Z tej ostatniej wartości w ubiegłym roku 530,8 mln zł trafiło do akcjonariuszy w formie dywidendy. Wypłaciły ją CU, ING, PZU, AIG, Pocztylion-Arka i Pekao Pioneer. „Rz” szacuje, że z zysku za 2008 r. PTE mogą wypłacić ok. 650 mln zł. Dopiero dwa towarzystwa przyznały jednak, że zarząd będzie rekomendował wypłatę dywidendy. Pocztylion-Arka PTE chce wypłacić ok. 17,5 mln zł i, po raz pierwszy, Generali – 25 mln zł.
Niewykluczone, że do grona wypłacających dywidendę dołączy Allianz, który pokrył już straty z lat ubiegłych i w 2008 r. miał 13,8 mln zł zysku. Pewne jest, że Bankowy, Nordea, Polsat i Warta nie wypłacą dywidendy, bo nie pokryły jeszcze straty z lat ubiegłych (w sumie 688,5 mln zł). Nie zrobi tego też Axa, która miała stratę w 2008 r. A Aegon ma przeznaczyć zysk na kapitał zapasowy.
Jak wynika z wyliczeń KNF, do ubiegłego roku tylko w przypadku dwóch towarzystw wypłacone dywidendy przekroczyły inwestycje dokonane przez akcjonariuszy (wartość emisyjna akcji plus wpłaty na kapitał zapasowy).
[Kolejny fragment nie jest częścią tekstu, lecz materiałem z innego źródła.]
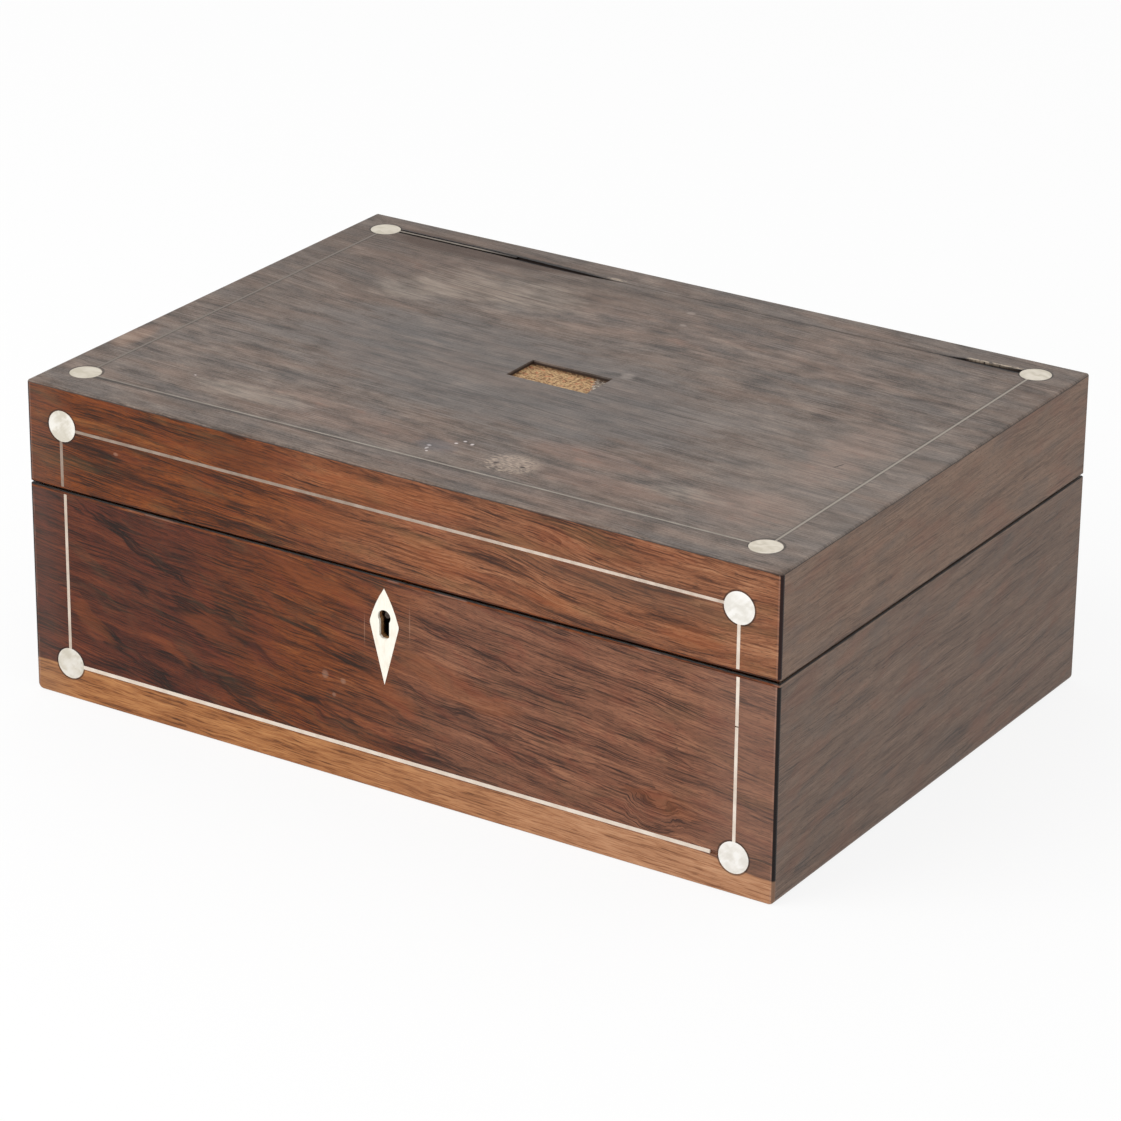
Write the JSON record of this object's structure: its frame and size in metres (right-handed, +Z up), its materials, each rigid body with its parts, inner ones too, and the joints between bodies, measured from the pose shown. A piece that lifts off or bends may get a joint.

Są to CU i ING. Blisko przekroczenia tego progu były AIG i PZU. Jeśli w tym roku wypłacą cały zysk za 2008 r., akcjonariusze odzyskają to, co włożyli w ten biznes.
Z wyliczeń nadzoru wynika też, że wskaźnik rentowności towarzystw (ROE) wyniósł 22,7 proc. Był więc podobny jak dla banków.